Legislators pass bill allowing government to spy on telecommunications

By Media Institute of Southern Africa (MISA)

Zimbabwe’s House of Assembly on 13 June 2007 passed the controversial Interception of Communications Bill without amendments despite opposition to some of its provisions by opposition Movement for Democratic Change (MDC) legislators.
MISA Zimbabwe National Director Rashweat Mukundu said the passing of the bill marks yet another sad and retrogressive chapter in the country’s unfolding crisis as it has serious implications on the citizens’ fundamental right to freely express themselves without any hindrance in the form of the envisaged spying law.

Section 20 of the Constitution guarantees freedom of expression, and the freedom to receive and impart ideas without interference with one’s correspondence.
“By passing this bill, let alone without any amendments, the House of Assembly has regrettably and sadly contributed yet another devastating blow to the country’s deepening human rights and political crisis, which is being duly recorded by historians and will be judged accordingly by posterity,” said Mukundu.

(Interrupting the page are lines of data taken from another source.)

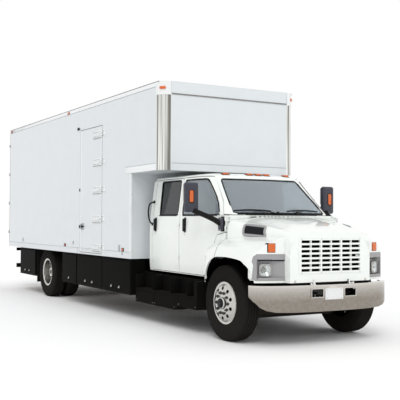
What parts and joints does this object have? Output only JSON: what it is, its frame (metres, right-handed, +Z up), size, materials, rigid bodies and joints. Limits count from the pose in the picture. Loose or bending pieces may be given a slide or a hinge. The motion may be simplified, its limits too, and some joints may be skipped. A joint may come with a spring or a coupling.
{
  "type": "box truck",
  "caption": "Crew-cab box truck with tilting hood, steered front wheels, twin rear wheels, opening cab doors and a hollow van body with side and rear doors.",
  "frame": {"origin": "on the ground under the middle of the truck's length", "axes": "+Z up, the truck faces -Y, its left side is +X"},
  "size_m": [2.756, 10.705, 3.86],
  "materials": {
    "chassis_black": "satin black chassis paint",
    "cast_iron": "rough black",
    "spring_steel": "matt black",
    "engine_grey": "rough",
    "radiator_black": "matt black fins",
    "chrome": "bright polished",
    "step_black": "satin black",
    "cab_white": "gloss white paint",
    "window_glass": "clear tinted",
    "trim_grey": "matt moulded",
    "seat_cloth": "woven cloth",
    "amber_lens": "amber lens",
    "floor_wood": "oiled boards",
    "box_white": "gloss white panel",
    "roof_aluminium": "mill finish",
    "polished_post": "polished stainless",
    "cast_corner": "pale cast corners",
    "flap_rubber": "ribbed black sheet",
    "red_lens": "red lens",
    "rear_steel": "brushed stainless",
    "skirt_black": "gloss black",
    "bezel_grey": "moulded grey",
    "lamp_glass": "clear lens",
    "tyre": "black rubber",
    "polished_rim": "polished",
    "mirror_black": "black shell"
  },
  "bodies": {
    "chassis": {"frame_rails": "chassis_black", "front_axle": "cast_iron", "rear_axle": "cast_iron", "leaf_springs": "spring_steel", "engine_block": "engine_grey", "radiator": "radiator_black", "front_bumper": "chrome", "step_boxes": "step_black", "fender_tails": "cab_white", "cab_shell": "cab_white", "cab_glass": "window_glass", "dashboard": "trim_grey", "seats": "seat_cloth", "roof_lamps": "amber_lens", "box_floor": "floor_wood", "box_right_wall": "box_white", "box_left_wall": "box_white", "box_front": "box_white", "box_roof": "roof_aluminium", "corner_posts": "polished_post", "rear_frame": "rear_steel", "skirts": "skirt_black", "rear_bumper": "chassis_black", "box_lamps": "amber_lens", "corner_castings": "cast_corner", "box_bands": "box_white", "mud_flaps": "flap_rubber", "tail_lamps": "red_lens"},
    "hood": {"hood_shell": "cab_white", "grille": "cab_white", "headlamp_bezels": "bezel_grey", "headlamps": "lamp_glass", "turn_lamps": "amber_lens", "hood_vents": "bezel_grey"},
    "side_door": {"side_door": "box_white"},
    "right_steer": {"right_knuckle": "cast_iron"},
    "right_front_wheel": {"right_front_tyre": "tyre", "right_front_rim": "polished_rim"},
    "right_rear_wheels": {"right_rear_tyres": "tyre", "right_rear_rims": "polished_rim"},
    "right_front_cab_door": {"right_front_door": "cab_white", "right_front_glass": "window_glass", "right_mirror": "mirror_black"},
    "right_rear_cab_door": {"right_rear_door": "cab_white", "right_rear_glass": "window_glass"},
    "right_back_leaf": {"right_back_door": "box_white"},
    "left_steer": {"left_knuckle": "cast_iron"},
    "left_front_wheel": {"left_front_tyre": "tyre", "left_front_rim": "polished_rim"},
    "left_rear_wheels": {"left_rear_tyres": "tyre", "left_rear_rims": "polished_rim"},
    "left_front_cab_door": {"left_front_door": "cab_white", "left_front_glass": "window_glass", "left_mirror": "mirror_black"},
    "left_rear_cab_door": {"left_rear_door": "cab_white", "left_rear_glass": "window_glass"},
    "left_back_leaf": {"left_back_door": "box_white"}
  },
  "joints": [
    {"name": "hood_tilt", "type": "hinge", "parent": "chassis", "child": "hood", "pos_m": [0, -5.2925, 0.815], "axis": [1, 0, 0], "range_deg": [0, 55]},
    {"name": "side_door_swing", "type": "hinge", "parent": "chassis", "child": "side_door", "pos_m": [-1.3075, -0.4545, 2.2], "axis": [0, 0, 1], "range_deg": [0, 165]},
    {"name": "right_steering", "type": "hinge", "parent": "chassis", "child": "right_steer", "pos_m": [-0.85, -4.3925, 0.526], "axis": [0, 0, 1], "range_deg": [-35, 35]},
    {"name": "right_front_spin", "type": "hinge", "parent": "right_steer", "child": "right_front_wheel", "pos_m": [-1.0175, -4.3925, 0.526], "axis": [1, 0, 0], "continuous": true},
    {"name": "right_rear_spin", "type": "hinge", "parent": "chassis", "child": "right_rear_wheels", "pos_m": [-0.9275, 2.7075, 0.526], "axis": [1, 0, 0], "continuous": true},
    {"name": "right_front_door_swing", "type": "hinge", "parent": "chassis", "child": "right_front_cab_door", "pos_m": [-1.008, -4.1985, 1.6], "axis": [0, 0, 1], "range_deg": [0, 68]},
    {"name": "right_rear_door_swing", "type": "hinge", "parent": "chassis", "child": "right_rear_cab_door", "pos_m": [-1.008, -2.8325, 1.3], "axis": [0, 0, 1], "range_deg": [0, 68]},
    {"name": "right_back_door_swing", "type": "hinge", "parent": "chassis", "child": "right_back_leaf", "pos_m": [-1.3015, 5.3195, 2.4], "axis": [0, 0, 1], "range_deg": [0, 250]},
    {"name": "left_steering", "type": "hinge", "parent": "chassis", "child": "left_steer", "pos_m": [0.85, -4.3925, 0.526], "axis": [0, 0, 1], "range_deg": [-35, 35]},
    {"name": "left_front_spin", "type": "hinge", "parent": "left_steer", "child": "left_front_wheel", "pos_m": [1.0175, -4.3925, 0.526], "axis": [1, 0, 0], "continuous": true},
    {"name": "left_rear_spin", "type": "hinge", "parent": "chassis", "child": "left_rear_wheels", "pos_m": [0.9275, 2.7075, 0.526], "axis": [1, 0, 0], "continuous": true},
    {"name": "left_front_door_swing", "type": "hinge", "parent": "chassis", "child": "left_front_cab_door", "pos_m": [1.008, -4.1985, 1.6], "axis": [0, 0, -1], "range_deg": [0, 68]},
    {"name": "left_rear_door_swing", "type": "hinge", "parent": "chassis", "child": "left_rear_cab_door", "pos_m": [1.008, -2.8325, 1.3], "axis": [0, 0, -1], "range_deg": [0, 68]},
    {"name": "left_back_door_swing", "type": "hinge", "parent": "chassis", "child": "left_back_leaf", "pos_m": [1.3015, 5.3195, 2.4], "axis": [0, 0, -1], "range_deg": [0, 250]}
  ],
  "couplings": [
    {"joint": "left_steering", "follows": "right_steering", "ratio": 1}
  ]
}
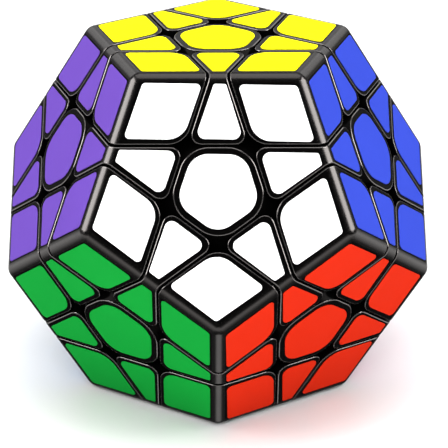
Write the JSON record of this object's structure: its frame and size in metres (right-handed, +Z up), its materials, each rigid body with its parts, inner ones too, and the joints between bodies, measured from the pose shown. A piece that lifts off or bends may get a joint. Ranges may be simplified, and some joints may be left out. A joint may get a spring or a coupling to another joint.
{
  "type": "dodecahedron twisty puzzle",
  "caption": "Twelve-sided twisty puzzle with a coloured sticker on every face of its black corner, edge and centre pieces. Its face layers turn about a hidden core.",
  "frame": {"origin": "middle of the face that the puzzle stands on", "axes": "+Z up, out of the yellow face. The white face looks towards -Y and up. The puzzle is symmetric left to right in shape."},
  "size_m": [0.0778, 0.0816, 0.067],
  "materials": {
    "black_plastic": "smooth moulded plastic with a soft sheen",
    "zinc_steel": "bright zinc plate"
  },
  "bodies": {
    "core": {"core_with_nine_centres": "black_plastic", "corner_light_green_grey_orange": "black_plastic", "corner_light_green_pink_grey": "black_plastic", "corner_orange_grey_light_blue": "black_plastic", "corner_white_green_red": "black_plastic", "corner_yellow_light_green_orange": "black_plastic", "edge_grey_light_blue": "black_plastic", "edge_light_blue_green": "black_plastic", "edge_light_green_grey": "black_plastic", "edge_light_green_orange": "black_plastic", "edge_light_green_pink": "black_plastic", "edge_orange_grey": "black_plastic", "edge_orange_light_blue": "black_plastic", "edge_pink_grey": "black_plastic", "edge_red_green": "black_plastic", "edge_red_pink": "black_plastic", "edge_white_green": "black_plastic", "edge_white_red": "black_plastic", "edge_yellow_light_green": "black_plastic", "edge_yellow_orange": "black_plastic", "edge_yellow_white": "black_plastic", "screw_blue": "zinc_steel", "screw_cream": "zinc_steel", "screw_purple": "zinc_steel", "spring_blue": "zinc_steel", "spring_cream": "zinc_steel", "spring_purple": "zinc_steel"},
    "purple_layer": {"centre_purple": "black_plastic", "corner_orange_light_blue_purple": "black_plastic", "corner_purple_light_blue_green": "black_plastic", "corner_white_purple_green": "black_plastic", "corner_yellow_orange_purple": "black_plastic", "corner_yellow_purple_white": "black_plastic", "edge_orange_purple": "black_plastic", "edge_purple_green": "black_plastic", "edge_purple_light_blue": "black_plastic", "edge_white_purple": "black_plastic", "edge_yellow_purple": "black_plastic"},
    "blue_layer": {"centre_blue": "black_plastic", "corner_blue_pink_light_green": "black_plastic", "corner_blue_red_pink": "black_plastic", "corner_white_red_blue": "black_plastic", "corner_yellow_blue_light_green": "black_plastic", "corner_yellow_white_blue": "black_plastic", "edge_blue_light_green": "black_plastic", "edge_blue_pink": "black_plastic", "edge_blue_red": "black_plastic", "edge_white_blue": "black_plastic", "edge_yellow_blue": "black_plastic"},
    "cream_layer": {"centre_cream": "black_plastic", "corner_cream_green_light_blue": "black_plastic", "corner_cream_grey_pink": "black_plastic", "corner_cream_light_blue_grey": "black_plastic", "corner_cream_pink_red": "black_plastic", "corner_cream_red_green": "black_plastic", "edge_cream_green": "black_plastic", "edge_cream_grey": "black_plastic", "edge_cream_light_blue": "black_plastic", "edge_cream_pink": "black_plastic", "edge_cream_red": "black_plastic"}
  },
  "joints": [
    {"name": "purple_layer_turn", "type": "hinge", "parent": "core", "child": "purple_layer", "pos_m": [0, 0, 0.0335], "axis": [-0.8507, -0.2764, 0.4472], "continuous": true},
    {"name": "blue_layer_turn", "type": "hinge", "parent": "core", "child": "blue_layer", "pos_m": [0, 0, 0.0335], "axis": [0.8507, -0.2764, 0.4472], "continuous": true},
    {"name": "cream_layer_turn", "type": "hinge", "parent": "core", "child": "cream_layer", "pos_m": [0, 0, 0.0335], "axis": [0, 0, -1], "continuous": true}
  ]
}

“The future viability and development of the telecommunications sector will also be seriously compromised by this draconian law, considering that Internet service providers will have to bear high costs as they will be expected to install the enabling spying equipment in a country that is experiencing acute foreign currency shortages.”

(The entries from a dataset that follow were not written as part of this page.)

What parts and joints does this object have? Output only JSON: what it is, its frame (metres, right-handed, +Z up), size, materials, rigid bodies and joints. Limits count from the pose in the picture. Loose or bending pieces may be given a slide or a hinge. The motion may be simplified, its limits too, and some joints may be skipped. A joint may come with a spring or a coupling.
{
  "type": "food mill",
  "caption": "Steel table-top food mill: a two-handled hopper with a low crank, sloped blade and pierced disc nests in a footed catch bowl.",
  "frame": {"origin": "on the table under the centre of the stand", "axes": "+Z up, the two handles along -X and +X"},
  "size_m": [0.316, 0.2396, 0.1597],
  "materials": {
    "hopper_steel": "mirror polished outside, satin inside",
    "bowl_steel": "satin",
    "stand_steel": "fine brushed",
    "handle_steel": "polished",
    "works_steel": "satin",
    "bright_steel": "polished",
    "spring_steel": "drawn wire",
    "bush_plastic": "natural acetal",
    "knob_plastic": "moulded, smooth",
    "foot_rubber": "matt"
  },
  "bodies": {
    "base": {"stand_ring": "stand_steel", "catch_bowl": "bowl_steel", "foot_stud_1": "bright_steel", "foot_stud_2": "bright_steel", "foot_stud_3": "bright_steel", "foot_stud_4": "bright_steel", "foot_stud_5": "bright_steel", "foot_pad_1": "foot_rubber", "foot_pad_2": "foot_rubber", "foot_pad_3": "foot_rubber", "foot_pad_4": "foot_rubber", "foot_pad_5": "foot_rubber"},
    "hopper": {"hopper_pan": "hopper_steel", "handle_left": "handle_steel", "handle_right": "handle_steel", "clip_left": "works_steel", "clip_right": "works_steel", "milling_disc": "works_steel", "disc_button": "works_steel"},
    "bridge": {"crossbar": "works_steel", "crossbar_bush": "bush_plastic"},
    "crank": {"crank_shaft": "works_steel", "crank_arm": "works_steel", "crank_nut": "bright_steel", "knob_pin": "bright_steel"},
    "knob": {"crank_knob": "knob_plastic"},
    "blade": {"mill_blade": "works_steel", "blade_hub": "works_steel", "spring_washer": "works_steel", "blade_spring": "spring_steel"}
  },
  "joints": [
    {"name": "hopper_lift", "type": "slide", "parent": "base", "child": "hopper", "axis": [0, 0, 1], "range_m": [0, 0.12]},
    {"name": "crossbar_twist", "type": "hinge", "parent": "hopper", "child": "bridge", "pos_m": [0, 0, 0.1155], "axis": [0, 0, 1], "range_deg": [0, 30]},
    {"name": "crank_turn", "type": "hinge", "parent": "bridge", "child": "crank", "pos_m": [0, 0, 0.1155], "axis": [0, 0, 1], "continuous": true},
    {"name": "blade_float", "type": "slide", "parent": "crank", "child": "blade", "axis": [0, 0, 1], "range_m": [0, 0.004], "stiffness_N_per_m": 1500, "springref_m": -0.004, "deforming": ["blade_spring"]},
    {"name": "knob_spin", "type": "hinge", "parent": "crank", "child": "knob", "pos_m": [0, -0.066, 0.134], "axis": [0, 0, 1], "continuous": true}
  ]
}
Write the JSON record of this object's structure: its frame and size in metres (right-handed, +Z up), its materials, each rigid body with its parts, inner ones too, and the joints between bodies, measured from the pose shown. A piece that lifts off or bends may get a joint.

Under the bill, service providers will be compelled to install the enabling equipment on behalf of the government while empowering the chief of defence intelligence, the director-general of the Central Intelligence Organisation, the commissioner of police and the commissioner general of the Zimbabwe Revenue Authority to intercept telephonic, e-mail and cell phone messages.

The bill, which seeks to empower the government to spy on telephone and e-mail messages, was presented to Parliament on 26 July 2006.
It also proposes to establish a monitoring centre or agency which shall be the sole facility through which authorised interception shall be effected.

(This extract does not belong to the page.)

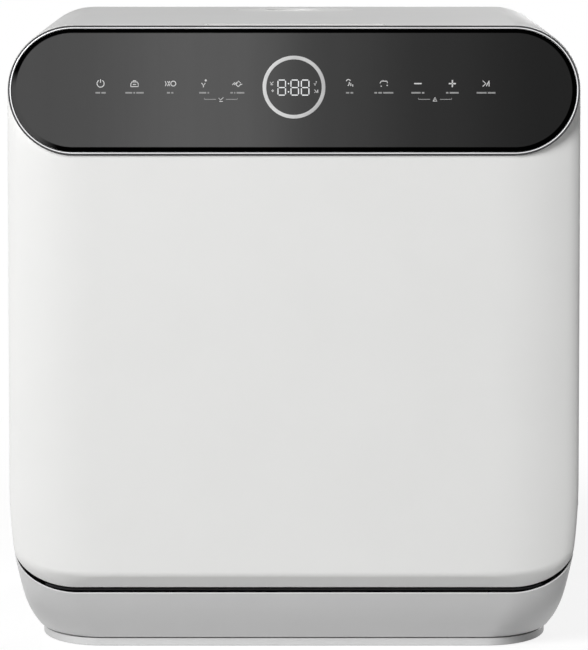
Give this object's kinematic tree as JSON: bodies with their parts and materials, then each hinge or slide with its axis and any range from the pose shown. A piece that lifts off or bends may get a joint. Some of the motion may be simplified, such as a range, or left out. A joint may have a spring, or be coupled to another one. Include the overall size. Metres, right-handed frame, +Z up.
{
  "type": "countertop dishwasher",
  "caption": "Compact countertop dishwasher with a drop-down door, a full-width touch panel, a water filler in the top and a rack that rolls out.",
  "frame": {"origin": "middle of the footprint on the bench, under the rubber feet", "axes": "+X to the right, the door faces -Y, +Z up"},
  "size_m": [0.42, 0.44, 0.465],
  "materials": {
    "white_shell": "satin white moulded shell",
    "white_metal": "white powder-coated steel",
    "grey_shell": "light grey moulded base",
    "dark_trim": "grey plastic",
    "black_plastic": "black plastic",
    "panel_glass": "dark back-printed glass",
    "bright_trim": "bright trim",
    "steel": "brushed stainless steel",
    "galvanised": "galvanised sheet",
    "zinc": "zinc-plated steel",
    "liner": "pale grey moulded liner",
    "gasket": "soft rubber",
    "hose": "black rubber hose",
    "foam": "felt insulation",
    "board": "circuit board",
    "display": "light guide",
    "arm_grey": "grey spray arm plastic",
    "wire": "pale nylon-coated wire",
    "blue": "blue plastic",
    "tank": "translucent tank plastic",
    "amber": "amber plastic"
  },
  "bodies": {
    "cabinet": {"cabinet_wrap": "white_metal", "grip_cup": "white_shell", "front_frame": "grey_shell", "door_gasket": "gasket", "hinge_trough": "galvanised", "hinge_ears": "zinc", "base_shell": "grey_shell", "plinth_trim": "dark_trim", "base_pan": "galvanised", "rubber_feet": "gasket", "back_panel": "grey_shell", "connector_box": "dark_trim", "inlet_valve": "white_shell", "drain_spigot": "dark_trim", "cord_gland": "black_plastic", "back_screws": "zinc", "tub": "liner", "rack_brackets": "zinc", "sump": "dark_trim", "filter_plate": "steel", "spray_duct": "arm_grey", "heater": "zinc", "wash_pump": "dark_trim", "drain_pump": "dark_trim", "hoses": "hose", "control_board": "board", "latch_housing": "black_plastic", "dryer_housing": "dark_trim", "water_tank": "tank", "filler_bowl": "white_shell", "filler_strainer": "steel"},
    "door": {"door_skin": "white_shell", "panel_trim": "bright_trim", "control_glass": "panel_glass", "display_module": "display", "touch_board": "board", "panel_tray": "black_plastic", "door_inner_frame": "galvanised", "door_insulation": "foam", "door_liner": "liner", "dispenser_housing": "arm_grey", "hinge_arms": "zinc", "door_striker": "zinc"},
    "rack": {"rack_floor": "wire", "rack_front": "wire", "rack_back": "wire", "rack_left": "wire", "rack_right": "wire", "rack_corners": "wire", "rack_tines": "wire", "shelf_clips": "white_shell", "rack_slides": "white_shell"},
    "detergent_lid": {"dispenser_lid": "arm_grey"},
    "rinse_cap": {"rinse_cap": "blue"},
    "front_rollers": {"front_rollers": "white_shell"},
    "rear_rollers": {"rear_rollers": "white_shell"},
    "cutlery_basket": {"cutlery_basket": "arm_grey"},
    "cup_shelf": {"cup_shelf": "wire"},
    "lower_spray_arm": {"lower_spray_arm": "arm_grey"},
    "upper_spray_arm": {"upper_spray_arm": "arm_grey"},
    "filter_cup": {"filter_cup": "arm_grey"},
    "float_switch": {"float_switch": "white_shell"},
    "filler_lid": {"filler_lid": "white_shell"},
    "latch_cam": {"latch_cam": "amber"},
    "wash_impeller": {"wash_impeller": "amber"},
    "drain_impeller": {"drain_impeller": "blue"},
    "dryer_fan": {"dryer_fan": "blue"}
  },
  "joints": [
    {"name": "door_hinge", "type": "hinge", "parent": "cabinet", "child": "door", "pos_m": [0, -0.204, 0.068], "axis": [1, 0, 0], "range_deg": [0, 90]},
    {"name": "rack_slide", "type": "slide", "parent": "cabinet", "child": "rack", "axis": [0, -1, 0], "range_m": [0, 0.1854]},
    {"name": "front_roller_spin", "type": "hinge", "parent": "cabinet", "child": "front_rollers", "pos_m": [0, -0.146, 0.162], "axis": [1, 0, 0], "range_deg": [0, 1300]},
    {"name": "rear_roller_spin", "type": "hinge", "parent": "cabinet", "child": "rear_rollers", "pos_m": [0, -0.086, 0.162], "axis": [1, 0, 0], "range_deg": [0, 1300]},
    {"name": "basket_lift", "type": "slide", "parent": "rack", "child": "cutlery_basket", "axis": [0, 0, 1], "range_m": [0, 0.1]},
    {"name": "cup_shelf_fold", "type": "hinge", "parent": "rack", "child": "cup_shelf", "pos_m": [-0.149, -0.007, 0.214], "axis": [0, -1, 0], "range_deg": [0, 85]},
    {"name": "detergent_lid_slide", "type": "slide", "parent": "door", "child": "detergent_lid", "axis": [-1, 0, 0], "range_m": [0, 0.054]},
    {"name": "rinse_cap_twist", "type": "hinge", "parent": "door", "child": "rinse_cap", "pos_m": [0.062, -0.2, 0.25], "axis": [0, 1, 0], "range_deg": [0, 90]},
    {"name": "lower_arm_spin", "type": "hinge", "parent": "cabinet", "child": "lower_spray_arm", "pos_m": [0, -0.014, 0.115], "axis": [0, 0, 1], "continuous": true},
    {"name": "upper_arm_spin", "type": "hinge", "parent": "cabinet", "child": "upper_spray_arm", "pos_m": [0, -0.014, 0.406], "axis": [0, 0, 1], "continuous": true},
    {"name": "filter_twist", "type": "hinge", "parent": "cabinet", "child": "filter_cup", "pos_m": [0.034, -0.014, 0.1], "axis": [0, 0, 1], "range_deg": [0, 90]},
    {"name": "float_rise", "type": "slide", "parent": "cabinet", "child": "float_switch", "axis": [0, 0, 1], "range_m": [0, 0.008]},
    {"name": "filler_lid_hinge", "type": "hinge", "parent": "cabinet", "child": "filler_lid", "pos_m": [0, 0.1845, 0.4615], "axis": [-1, 0, 0], "range_deg": [0, 105]},
    {"name": "latch_cam_pivot", "type": "hinge", "parent": "cabinet", "child": "latch_cam", "pos_m": [0.105, -0.162, 0.457], "axis": [-1, 0, 0], "range_deg": [0, 5], "stiffness_Nm_per_rad": 0.05, "springref_deg": -17.19},
    {"name": "wash_impeller_spin", "type": "hinge", "parent": "cabinet", "child": "wash_impeller", "pos_m": [0.08, -0.014, 0.056], "axis": [1, 0, 0], "continuous": true},
    {"name": "drain_impeller_spin", "type": "hinge", "parent": "cabinet", "child": "drain_impeller", "pos_m": [-0.08, -0.014, 0.05], "axis": [1, 0, 0], "continuous": true},
    {"name": "dryer_fan_spin", "type": "hinge", "parent": "cabinet", "child": "dryer_fan", "pos_m": [-0.19, -0.07, 0.368], "axis": [1, 0, 0], "continuous": true}
  ],
  "couplings": [
    {"joint": "rack_slide", "follows": "door_hinge", "m_per_rad": 0.118},
    {"joint": "front_roller_spin", "follows": "door_hinge", "ratio": 14.39},
    {"joint": "rear_roller_spin", "follows": "door_hinge", "ratio": 14.39}
  ]
}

Contributing to the debate during its reading stages, Bulawayo South legislator David Coltart, who was elected on an opposition MDC ticket, said the judiciary and not the attorney-general should be empowered to review the exercise of the powers of the minister of transport and communications in the issuing of warrants for interception of communication.

Coltart also argued that the decision on the right to grant a warrant should be the preserve of the judiciary and not the executive.